**Brief**: Copy each line of the listing below exactly.

**Extracted information**:

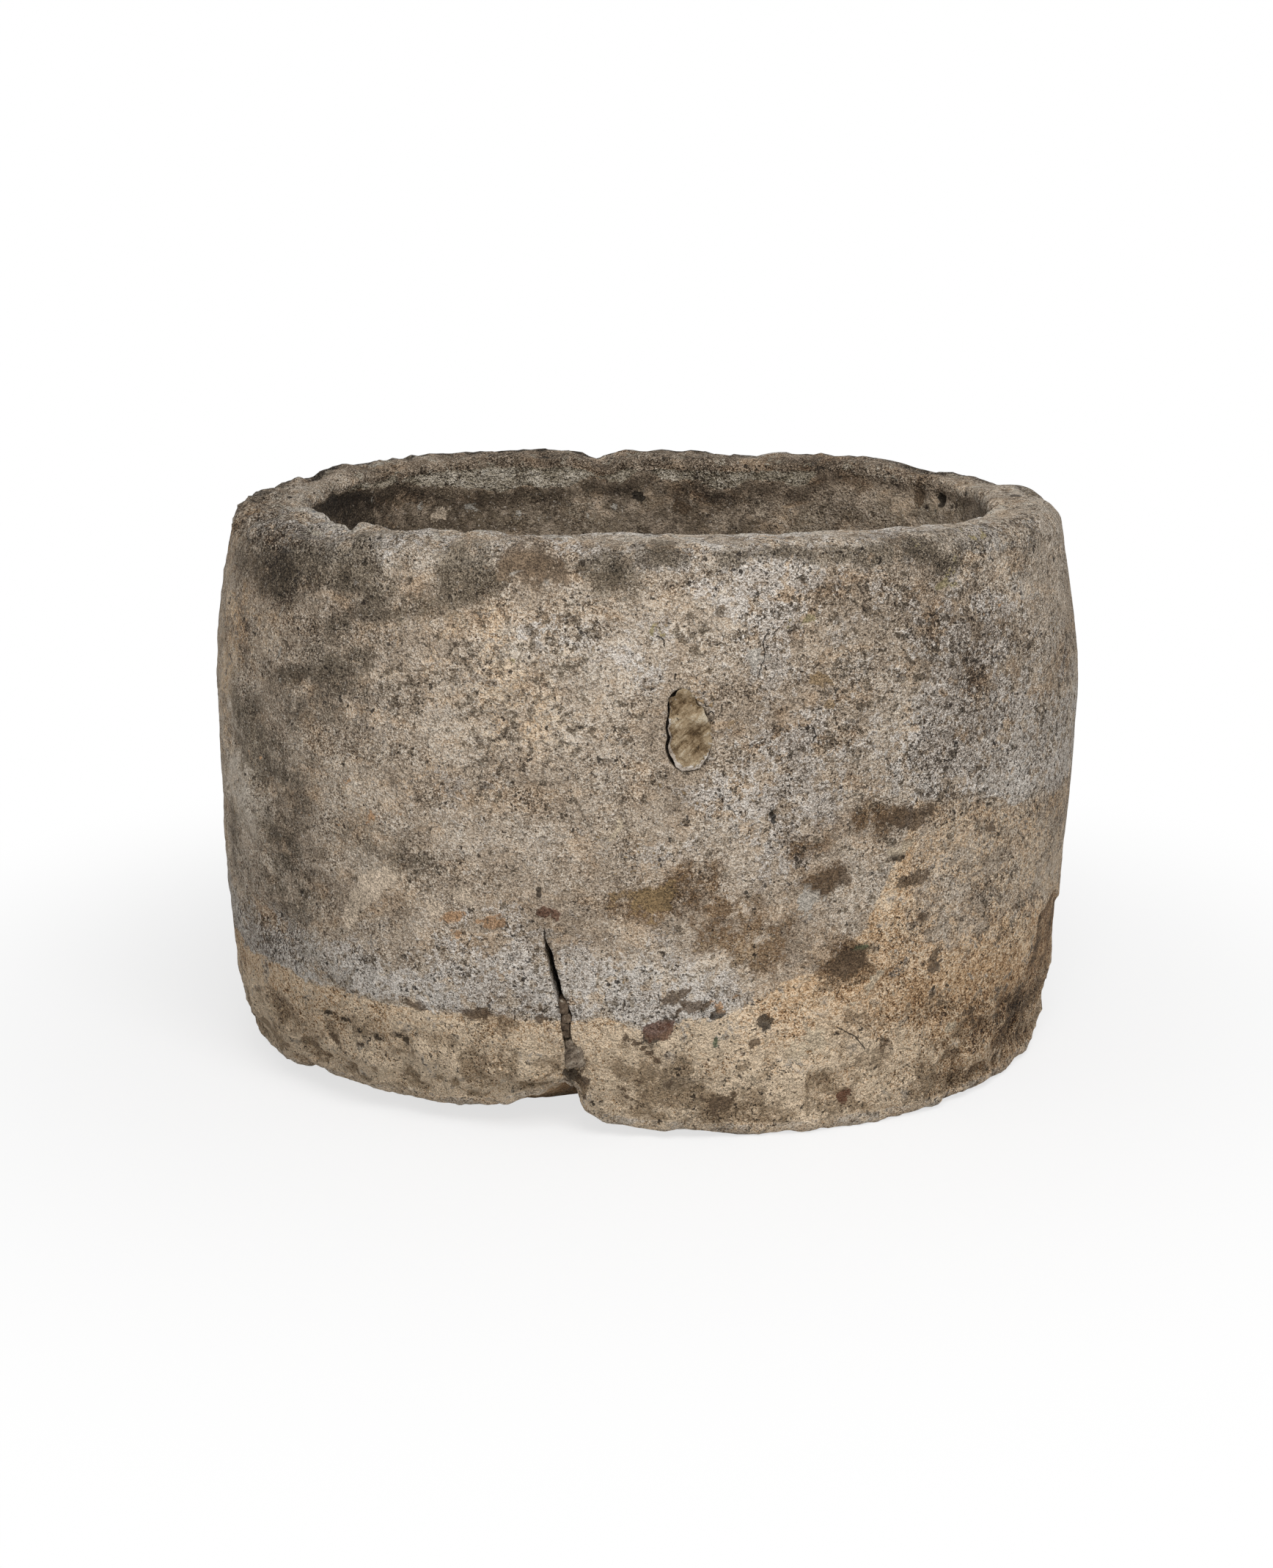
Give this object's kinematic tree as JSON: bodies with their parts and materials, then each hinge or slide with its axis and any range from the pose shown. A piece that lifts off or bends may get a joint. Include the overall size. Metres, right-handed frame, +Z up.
{
  "type": "limestone trough",
  "caption": "Oval stone trough with bellied sides, a worn rim and a deep open basin, with mortar in an old hole and in a crack at the foot.",
  "frame": {"origin": "middle of the rest face under the block, on the surface it stands on", "axes": "+X along the length to the right end, +Y from the front to the back, +Z up out of the basin"},
  "size_m": [0.999, 0.7402, 0.654],
  "materials": {
    "limestone": "weathered and rough, with lichen and lime bloom",
    "plug_mortar": "smoothed lime mortar",
    "crack_mortar": "rough grey mortar",
    "chip_stone": "dark rough stone"
  },
  "bodies": {
    "root": {"stone_trough": "limestone", "hole_plug": "plug_mortar", "crack_mortar": "crack_mortar", "crack_chip_1": "chip_stone", "crack_chip_2": "chip_stone", "crack_chip_3": "chip_stone", "crack_chip_4": "chip_stone"}
  },
  "joints": []
}
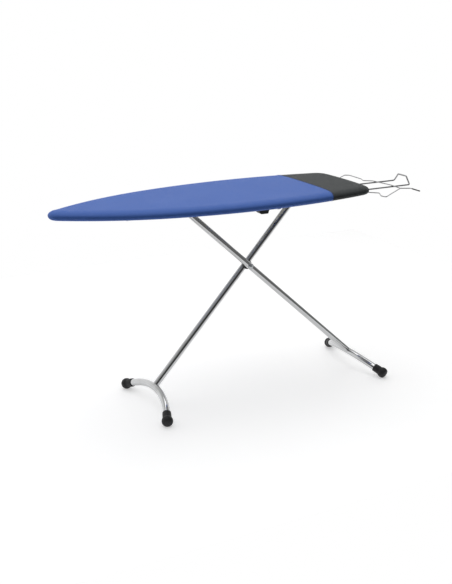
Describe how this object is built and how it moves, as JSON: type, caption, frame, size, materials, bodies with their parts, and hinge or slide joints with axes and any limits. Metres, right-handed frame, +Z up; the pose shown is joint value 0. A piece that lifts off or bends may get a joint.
{
  "type": "ironing board",
  "caption": "Padded ironing board on a folding chromed scissor stand, with a height latch, a release lever and a wire iron rest at its square end.",
  "frame": {"origin": "on the floor, half way between the board's nose and the iron rest's far end, in the board's middle plane", "axes": "+X along the board towards its square end and iron rest, +Z up from the floor, Y across the board"},
  "size_m": [1.517, 0.4614, 0.8],
  "materials": {
    "blue_cloth": "satin cotton weave",
    "charcoal_cloth": "heat-resistant twill",
    "hem_cloth": "gathered cotton edge",
    "felt": "needled felt",
    "grey_enamel": "satin light-grey enamel",
    "zinc": "bright zinc plate",
    "spring_steel": "drawn spring wire",
    "chrome_wire": "bright chrome",
    "chrome_tube": "bright chrome",
    "black_plastic": "fine-textured moulding",
    "black_rubber": "matt rubber",
    "white_nylon": "natural nylon"
  },
  "bodies": {
    "board": {"cover_blue": "blue_cloth", "cover_charcoal": "charcoal_cloth", "cover_hem": "hem_cloth", "felt_pad": "felt", "steel_top": "grey_enamel", "rim_tube_near": "grey_enamel", "rim_tube_far": "grey_enamel", "strut_nose": "grey_enamel", "strut_middle": "grey_enamel", "strut_hinge": "grey_enamel", "strut_end": "grey_enamel", "rail_near": "zinc", "rail_far": "zinc", "rail_screws": "zinc", "hinge_bracket_near": "grey_enamel", "hinge_bracket_far": "grey_enamel", "latch_bracket": "zinc", "latch_pin": "zinc", "latch_spring": "spring_steel", "lever_bracket": "zinc", "lever_pin": "zinc", "rest_loop": "chrome_wire", "rest_cross_wire": "chrome_wire", "rest_side_wire": "chrome_wire", "rest_clip_near": "black_plastic", "rest_clip_far": "black_plastic", "rest_screws": "zinc"},
    "rear_legs": {"rear_leg": "chrome_tube", "rear_foot_bar": "chrome_tube", "rear_cap_near": "black_rubber", "rear_cap_far": "black_rubber", "hinge_shaft": "zinc", "hinge_end_caps": "black_plastic", "cross_bolt": "zinc", "cross_washer": "zinc", "cross_nut": "zinc", "cross_spacer": "black_plastic"},
    "front_legs": {"front_leg": "chrome_tube", "front_foot_bar": "chrome_tube", "front_cap_near": "black_rubber", "front_cap_far": "black_rubber", "slider_shaft": "zinc", "slider_roller_near": "white_nylon", "slider_roller_far": "white_nylon"},
    "latch": {"latch_plate": "zinc"},
    "lever": {"release_lever": "black_plastic"},
    "link": {"link_bar": "zinc"}
  },
  "joints": [
    {"name": "leg_fold", "type": "hinge", "parent": "board", "child": "rear_legs", "pos_m": [0.26081, 0, 0.767], "axis": [0, 1, 0], "range_deg": [-10, 43.3]},
    {"name": "scissor", "type": "hinge", "parent": "rear_legs", "child": "front_legs", "pos_m": [0.0246, 0, 0.5065], "axis": [0, 1, 0], "range_deg": [-81.29, 18.85]},
    {"name": "lever_squeeze", "type": "hinge", "parent": "board", "child": "lever", "pos_m": [0.0736, 0, 0.757], "axis": [0, 1, 0], "range_deg": [0, 7], "stiffness_Nm_per_rad": 1.2, "springref_deg": -8.59},
    {"name": "latch_lift", "type": "hinge", "parent": "board", "child": "latch", "pos_m": [-0.0014, 0, 0.772], "axis": [0, 1, 0], "range_deg": [0, 1.9]},
    {"name": "link_push", "type": "slide", "parent": "board", "child": "link", "axis": [-1, 0, 0], "range_m": [0, 0.0012]}
  ],
  "couplings": [
    {"joint": "scissor", "follows": "leg_fold", "ratio": -1.875},
    {"joint": "latch_lift", "follows": "lever_squeeze", "ratio": 0.27059},
    {"joint": "link_push", "follows": "lever_squeeze", "m_per_rad": 0.0092}
  ]
}
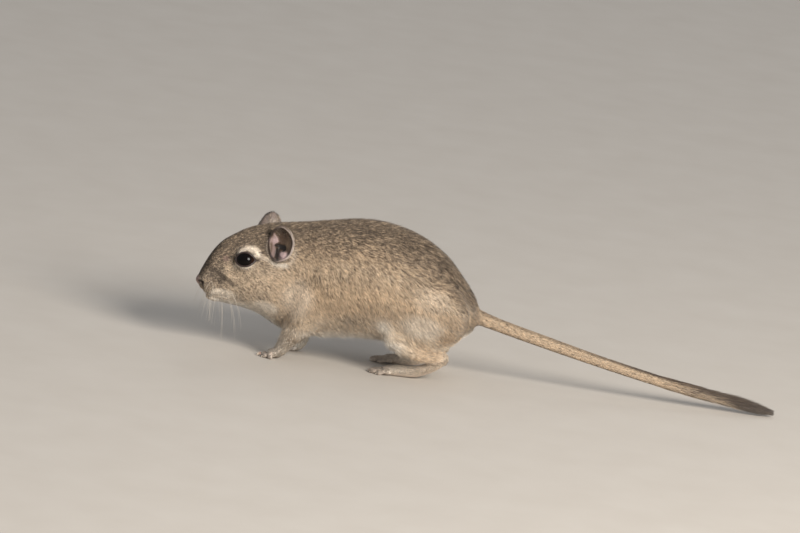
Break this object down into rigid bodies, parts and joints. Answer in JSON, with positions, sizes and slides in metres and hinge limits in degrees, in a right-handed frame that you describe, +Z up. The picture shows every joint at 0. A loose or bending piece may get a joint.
{
  "type": "gerbil",
  "caption": "Life-size standing gerbil: sandy agouti coat, dark eye, cupped ears, long hind feet and a long tail with a dark brush.",
  "frame": {"origin": "middle of the model's box, on the floor it stands on", "axes": "+Z up, -Y towards the nose, +X to the animal's left"},
  "size_m": [0.0464, 0.2452, 0.0613],
  "materials": {
    "coat": "sandy brown fur with fine dark ticking, pale below",
    "tail_brush": "longer dark brown hair",
    "ear_skin": "thin skin with fine short hair",
    "foot_skin": "pale short hair over pink skin",
    "eye": "wet black gloss",
    "claw": "pale horn",
    "whisker": "pale fine hair"
  },
  "bodies": {
    "root": {"head": "coat", "neck": "coat", "torso": "coat", "rump": "coat", "thigh_left": "coat", "thigh_right": "coat", "shank_left": "coat", "shank_right": "coat", "foreleg_left": "coat", "foreleg_right": "coat", "forepaw_left": "foot_skin", "forepaw_right": "foot_skin", "hindfoot_left": "foot_skin", "hindfoot_right": "foot_skin", "ear_left": "ear_skin", "ear_right": "ear_skin", "eye_left": "eye", "eye_right": "eye", "tail_base": "coat", "tail_middle": "coat", "tail_end": "tail_brush"}
  },
  "joints": []
}
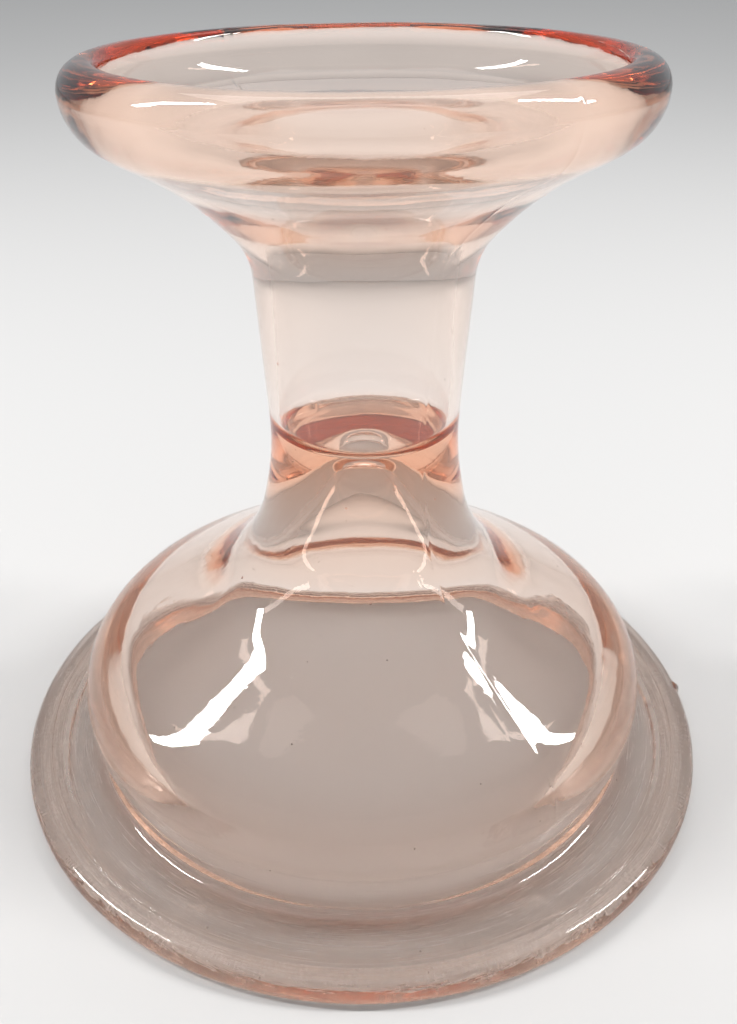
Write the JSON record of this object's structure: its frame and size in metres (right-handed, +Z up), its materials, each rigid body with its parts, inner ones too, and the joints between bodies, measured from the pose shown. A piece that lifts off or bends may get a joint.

**The solution**:
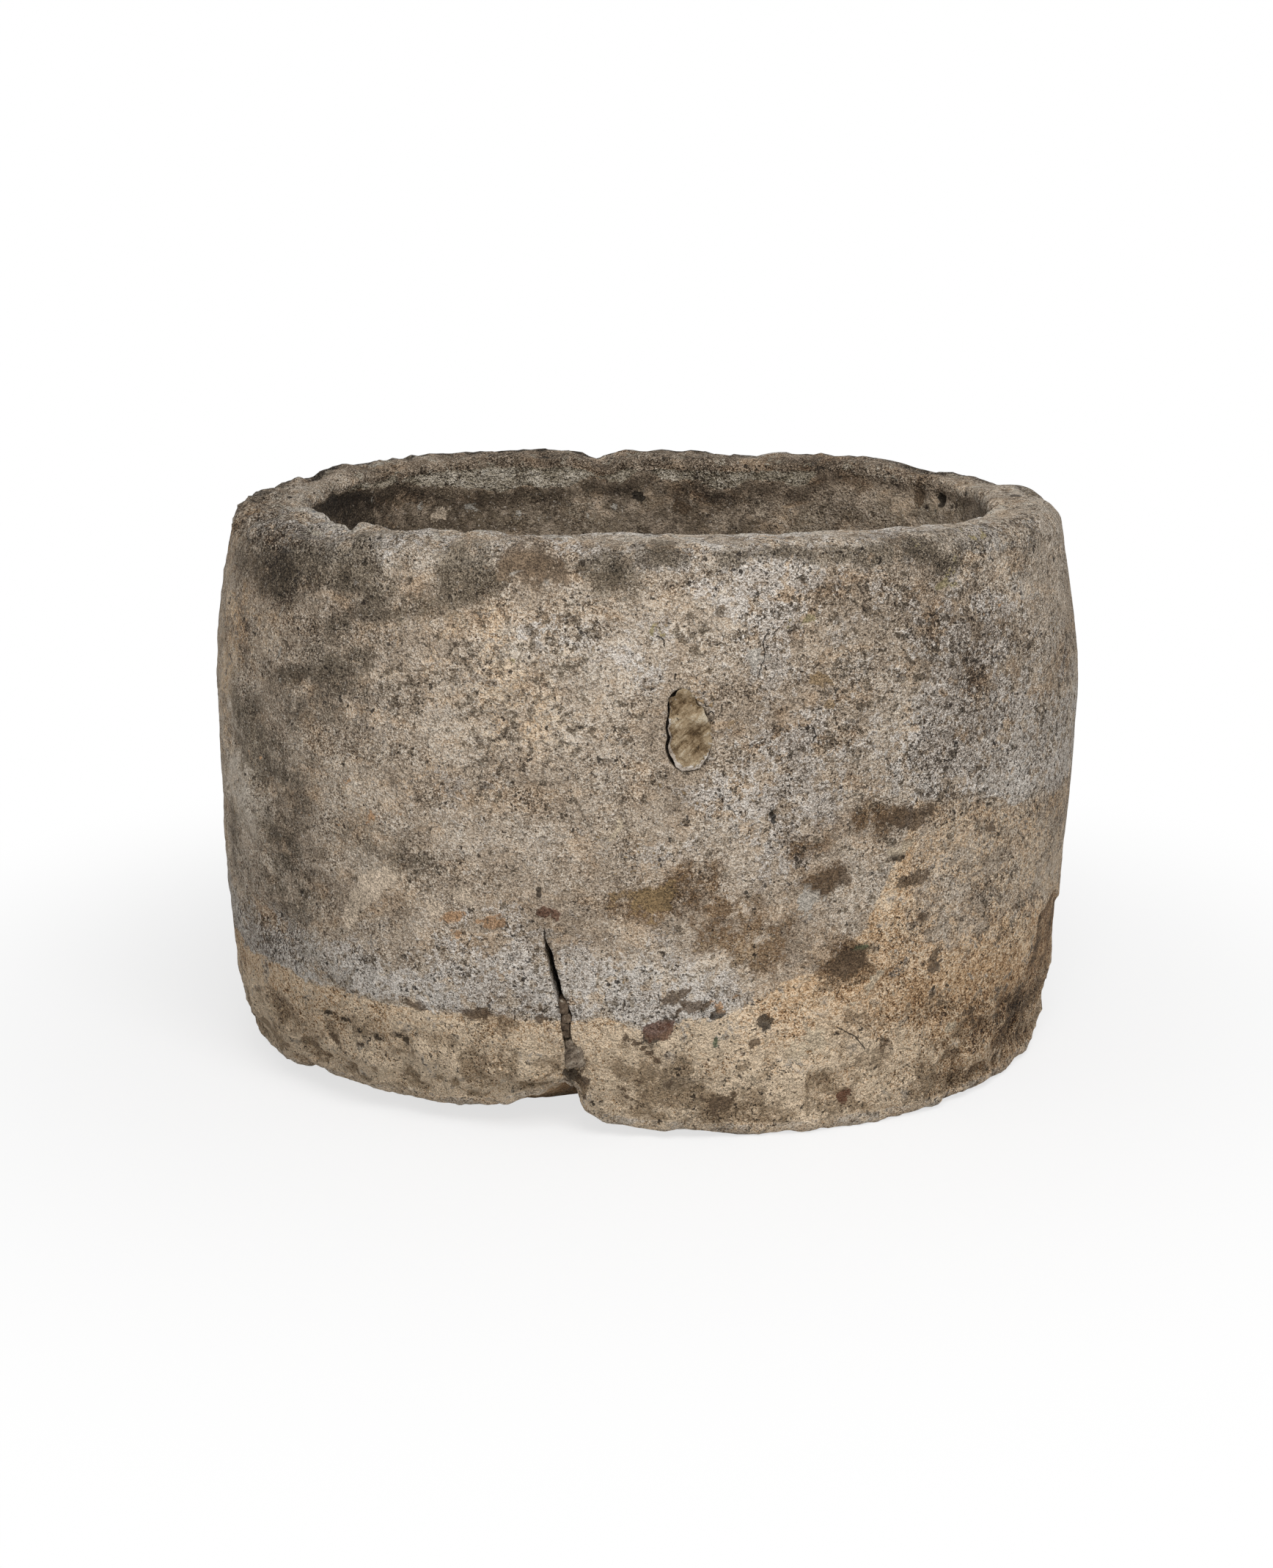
Give this object's kinematic tree as JSON: bodies with their parts and materials, then each hinge or slide with its axis and any range from the pose shown. A piece that lifts off or bends may get a joint. Include the overall size. Metres, right-handed frame, +Z up.
{
  "type": "limestone trough",
  "caption": "Oval stone trough with bellied sides, a worn rim and a deep open basin, with mortar in an old hole and in a crack at the foot.",
  "frame": {"origin": "middle of the rest face under the block, on the surface it stands on", "axes": "+X along the length to the right end, +Y from the front to the back, +Z up out of the basin"},
  "size_m": [0.999, 0.7402, 0.654],
  "materials": {
    "limestone": "weathered and rough, with lichen and lime bloom",
    "plug_mortar": "smoothed lime mortar",
    "crack_mortar": "rough grey mortar",
    "chip_stone": "dark rough stone"
  },
  "bodies": {
    "root": {"stone_trough": "limestone", "hole_plug": "plug_mortar", "crack_mortar": "crack_mortar", "crack_chip_1": "chip_stone", "crack_chip_2": "chip_stone", "crack_chip_3": "chip_stone", "crack_chip_4": "chip_stone"}
  },
  "joints": []
}
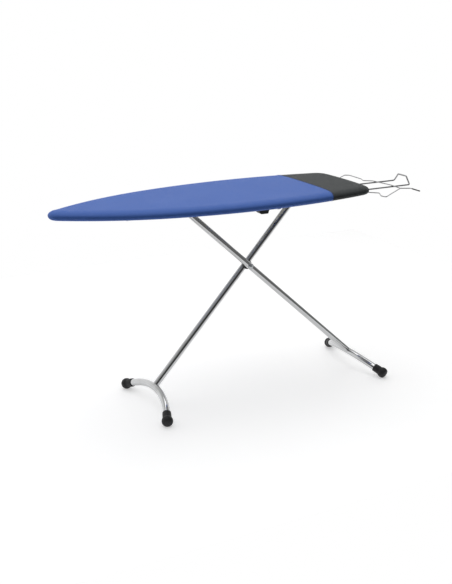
Describe how this object is built and how it moves, as JSON: type, caption, frame, size, materials, bodies with their parts, and hinge or slide joints with axes and any limits. Metres, right-handed frame, +Z up; the pose shown is joint value 0. A piece that lifts off or bends may get a joint.
{
  "type": "ironing board",
  "caption": "Padded ironing board on a folding chromed scissor stand, with a height latch, a release lever and a wire iron rest at its square end.",
  "frame": {"origin": "on the floor, half way between the board's nose and the iron rest's far end, in the board's middle plane", "axes": "+X along the board towards its square end and iron rest, +Z up from the floor, Y across the board"},
  "size_m": [1.517, 0.4614, 0.8],
  "materials": {
    "blue_cloth": "satin cotton weave",
    "charcoal_cloth": "heat-resistant twill",
    "hem_cloth": "gathered cotton edge",
    "felt": "needled felt",
    "grey_enamel": "satin light-grey enamel",
    "zinc": "bright zinc plate",
    "spring_steel": "drawn spring wire",
    "chrome_wire": "bright chrome",
    "chrome_tube": "bright chrome",
    "black_plastic": "fine-textured moulding",
    "black_rubber": "matt rubber",
    "white_nylon": "natural nylon"
  },
  "bodies": {
    "board": {"cover_blue": "blue_cloth", "cover_charcoal": "charcoal_cloth", "cover_hem": "hem_cloth", "felt_pad": "felt", "steel_top": "grey_enamel", "rim_tube_near": "grey_enamel", "rim_tube_far": "grey_enamel", "strut_nose": "grey_enamel", "strut_middle": "grey_enamel", "strut_hinge": "grey_enamel", "strut_end": "grey_enamel", "rail_near": "zinc", "rail_far": "zinc", "rail_screws": "zinc", "hinge_bracket_near": "grey_enamel", "hinge_bracket_far": "grey_enamel", "latch_bracket": "zinc", "latch_pin": "zinc", "latch_spring": "spring_steel", "lever_bracket": "zinc", "lever_pin": "zinc", "rest_loop": "chrome_wire", "rest_cross_wire": "chrome_wire", "rest_side_wire": "chrome_wire", "rest_clip_near": "black_plastic", "rest_clip_far": "black_plastic", "rest_screws": "zinc"},
    "rear_legs": {"rear_leg": "chrome_tube", "rear_foot_bar": "chrome_tube", "rear_cap_near": "black_rubber", "rear_cap_far": "black_rubber", "hinge_shaft": "zinc", "hinge_end_caps": "black_plastic", "cross_bolt": "zinc", "cross_washer": "zinc", "cross_nut": "zinc", "cross_spacer": "black_plastic"},
    "front_legs": {"front_leg": "chrome_tube", "front_foot_bar": "chrome_tube", "front_cap_near": "black_rubber", "front_cap_far": "black_rubber", "slider_shaft": "zinc", "slider_roller_near": "white_nylon", "slider_roller_far": "white_nylon"},
    "latch": {"latch_plate": "zinc"},
    "lever": {"release_lever": "black_plastic"},
    "link": {"link_bar": "zinc"}
  },
  "joints": [
    {"name": "leg_fold", "type": "hinge", "parent": "board", "child": "rear_legs", "pos_m": [0.26081, 0, 0.767], "axis": [0, 1, 0], "range_deg": [-10, 43.3]},
    {"name": "scissor", "type": "hinge", "parent": "rear_legs", "child": "front_legs", "pos_m": [0.0246, 0, 0.5065], "axis": [0, 1, 0], "range_deg": [-81.29, 18.85]},
    {"name": "lever_squeeze", "type": "hinge", "parent": "board", "child": "lever", "pos_m": [0.0736, 0, 0.757], "axis": [0, 1, 0], "range_deg": [0, 7], "stiffness_Nm_per_rad": 1.2, "springref_deg": -8.59},
    {"name": "latch_lift", "type": "hinge", "parent": "board", "child": "latch", "pos_m": [-0.0014, 0, 0.772], "axis": [0, 1, 0], "range_deg": [0, 1.9]},
    {"name": "link_push", "type": "slide", "parent": "board", "child": "link", "axis": [-1, 0, 0], "range_m": [0, 0.0012]}
  ],
  "couplings": [
    {"joint": "scissor", "follows": "leg_fold", "ratio": -1.875},
    {"joint": "latch_lift", "follows": "lever_squeeze", "ratio": 0.27059},
    {"joint": "link_push", "follows": "lever_squeeze", "m_per_rad": 0.0092}
  ]
}
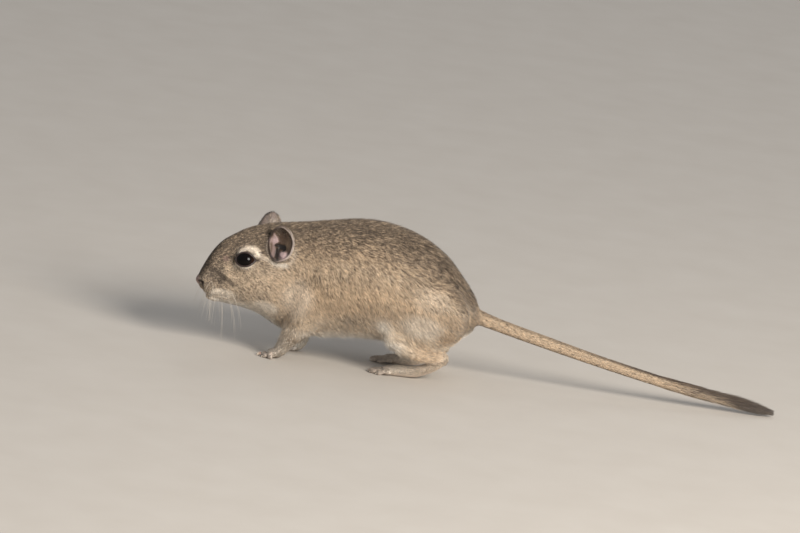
Break this object down into rigid bodies, parts and joints. Answer in JSON, with positions, sizes and slides in metres and hinge limits in degrees, in a right-handed frame that you describe, +Z up. The picture shows every joint at 0. A loose or bending piece may get a joint.
{
  "type": "gerbil",
  "caption": "Life-size standing gerbil: sandy agouti coat, dark eye, cupped ears, long hind feet and a long tail with a dark brush.",
  "frame": {"origin": "middle of the model's box, on the floor it stands on", "axes": "+Z up, -Y towards the nose, +X to the animal's left"},
  "size_m": [0.0464, 0.2452, 0.0613],
  "materials": {
    "coat": "sandy brown fur with fine dark ticking, pale below",
    "tail_brush": "longer dark brown hair",
    "ear_skin": "thin skin with fine short hair",
    "foot_skin": "pale short hair over pink skin",
    "eye": "wet black gloss",
    "claw": "pale horn",
    "whisker": "pale fine hair"
  },
  "bodies": {
    "root": {"head": "coat", "neck": "coat", "torso": "coat", "rump": "coat", "thigh_left": "coat", "thigh_right": "coat", "shank_left": "coat", "shank_right": "coat", "foreleg_left": "coat", "foreleg_right": "coat", "forepaw_left": "foot_skin", "forepaw_right": "foot_skin", "hindfoot_left": "foot_skin", "hindfoot_right": "foot_skin", "ear_left": "ear_skin", "ear_right": "ear_skin", "eye_left": "eye", "eye_right": "eye", "tail_base": "coat", "tail_middle": "coat", "tail_end": "tail_brush"}
  },
  "joints": []
}
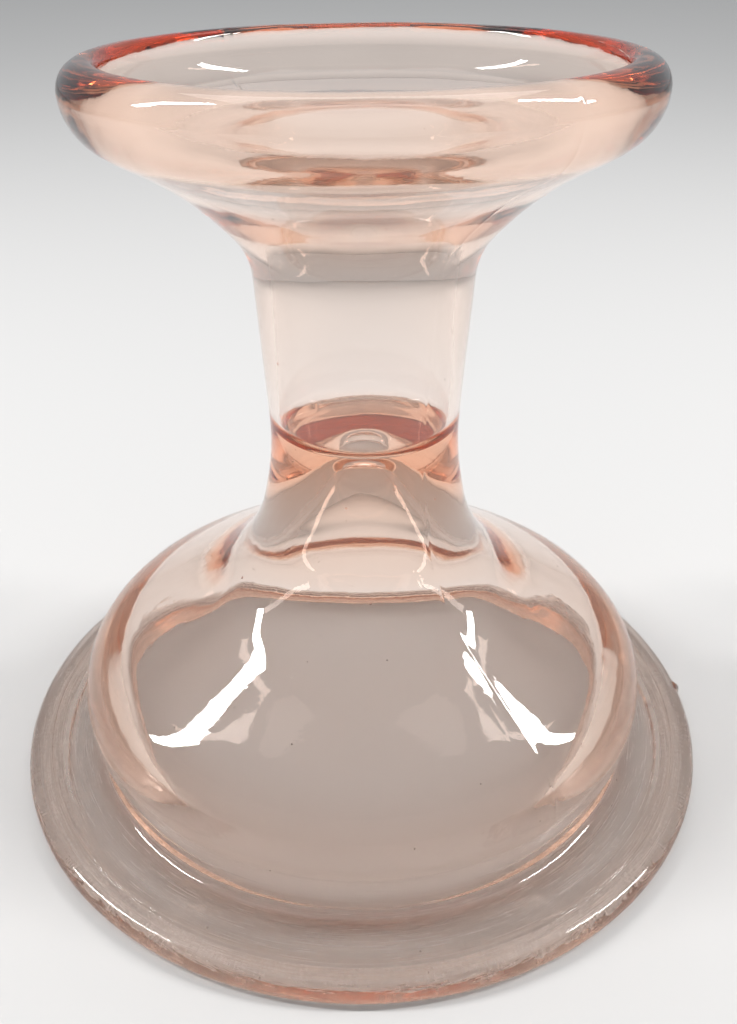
Write the JSON record of this object's structure: its frame and size in metres (right-handed, +Z up), its materials, each rigid body with its parts, inner ones too, and the joints between bodies, measured from the pose shown. A piece that lifts off or bends may get a joint.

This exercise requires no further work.